§ Listed records
================================
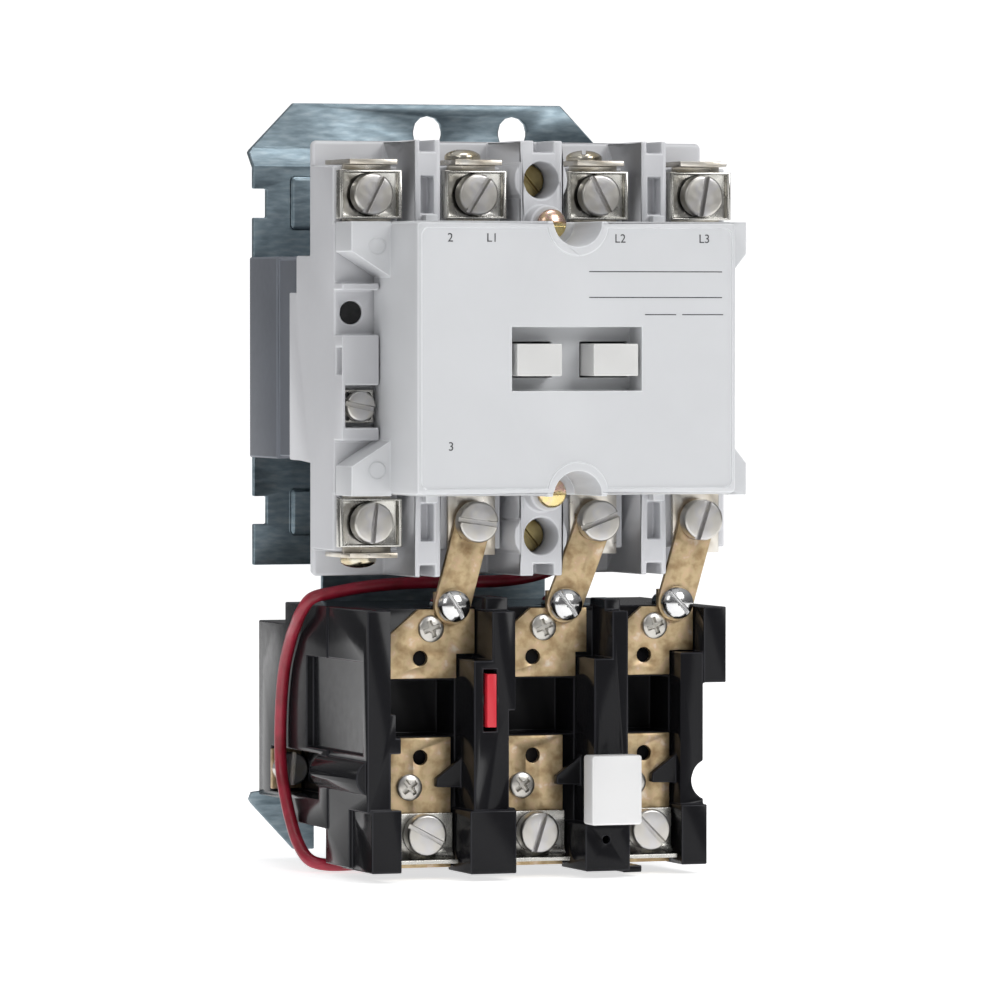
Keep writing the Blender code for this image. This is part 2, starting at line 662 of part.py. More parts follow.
================================
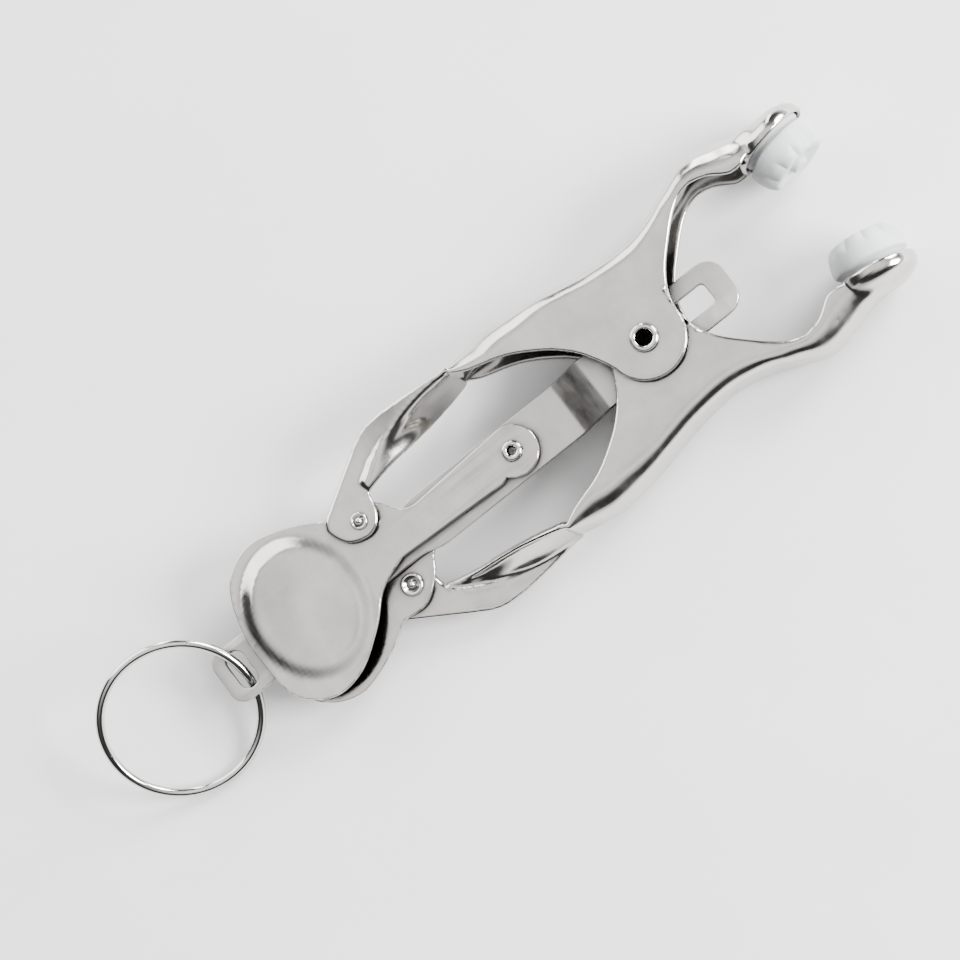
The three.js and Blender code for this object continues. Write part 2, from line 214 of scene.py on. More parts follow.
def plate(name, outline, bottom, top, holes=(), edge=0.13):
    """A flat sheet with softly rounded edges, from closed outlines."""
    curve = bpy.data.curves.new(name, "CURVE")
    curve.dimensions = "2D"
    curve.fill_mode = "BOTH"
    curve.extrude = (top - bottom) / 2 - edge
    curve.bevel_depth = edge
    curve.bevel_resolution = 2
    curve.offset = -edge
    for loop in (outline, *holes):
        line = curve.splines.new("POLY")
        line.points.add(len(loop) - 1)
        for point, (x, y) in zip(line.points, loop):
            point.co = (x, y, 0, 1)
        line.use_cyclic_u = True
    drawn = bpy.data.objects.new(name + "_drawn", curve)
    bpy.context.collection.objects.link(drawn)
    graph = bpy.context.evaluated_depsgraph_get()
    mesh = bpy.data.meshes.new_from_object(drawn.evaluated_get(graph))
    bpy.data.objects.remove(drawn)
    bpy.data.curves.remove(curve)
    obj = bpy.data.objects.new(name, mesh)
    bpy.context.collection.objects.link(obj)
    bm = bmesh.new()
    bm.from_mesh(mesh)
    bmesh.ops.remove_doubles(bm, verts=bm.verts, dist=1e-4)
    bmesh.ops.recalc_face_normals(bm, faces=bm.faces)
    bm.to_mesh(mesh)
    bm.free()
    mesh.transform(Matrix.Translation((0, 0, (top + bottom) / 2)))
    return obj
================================
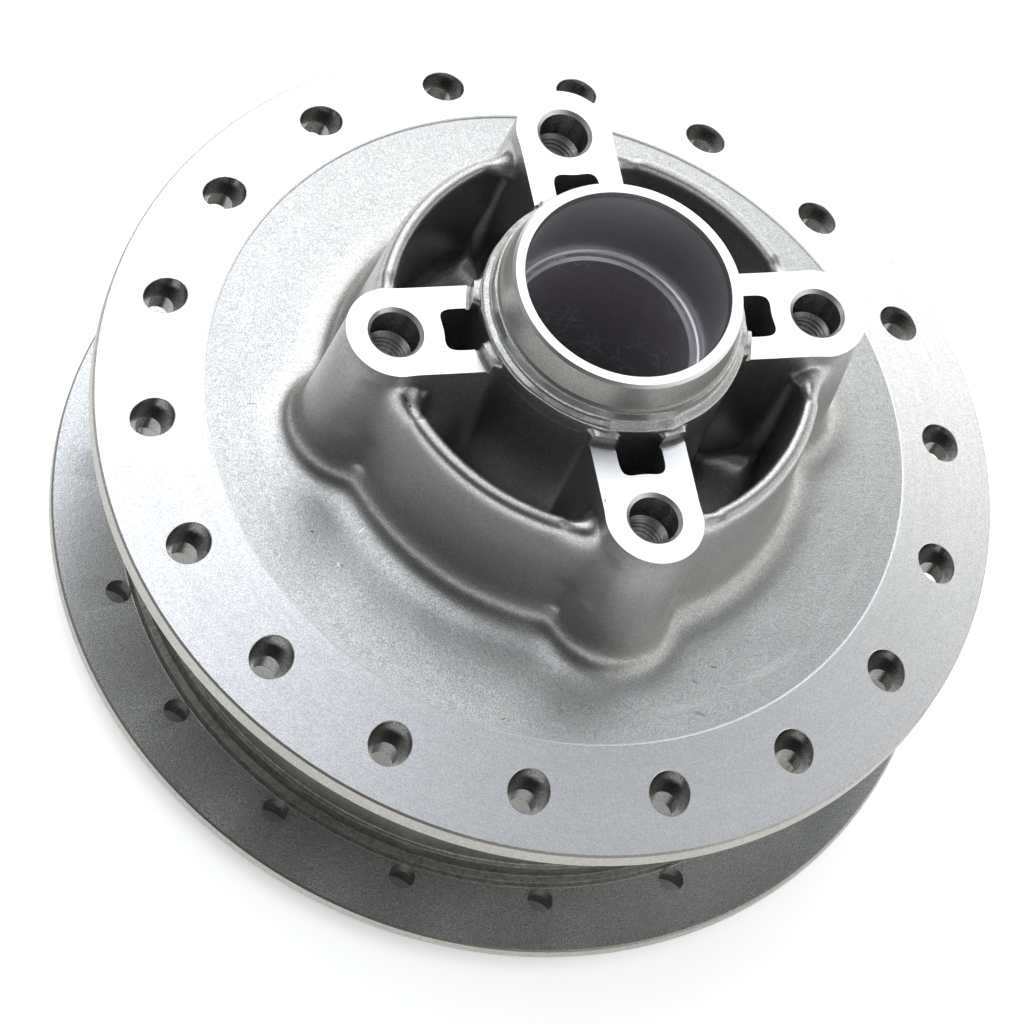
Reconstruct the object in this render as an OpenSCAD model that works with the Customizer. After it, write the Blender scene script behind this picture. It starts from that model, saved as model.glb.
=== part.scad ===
================================
§ To do
Go through the records and gather the lines that hold "code".

§ Worked solution
Keep writing the Blender code for this image. This is part 2, starting at line 662 of part.py. More parts follow.
The three.js and Blender code for this object continues. Write part 2, from line 214 of scene.py on. More parts follow.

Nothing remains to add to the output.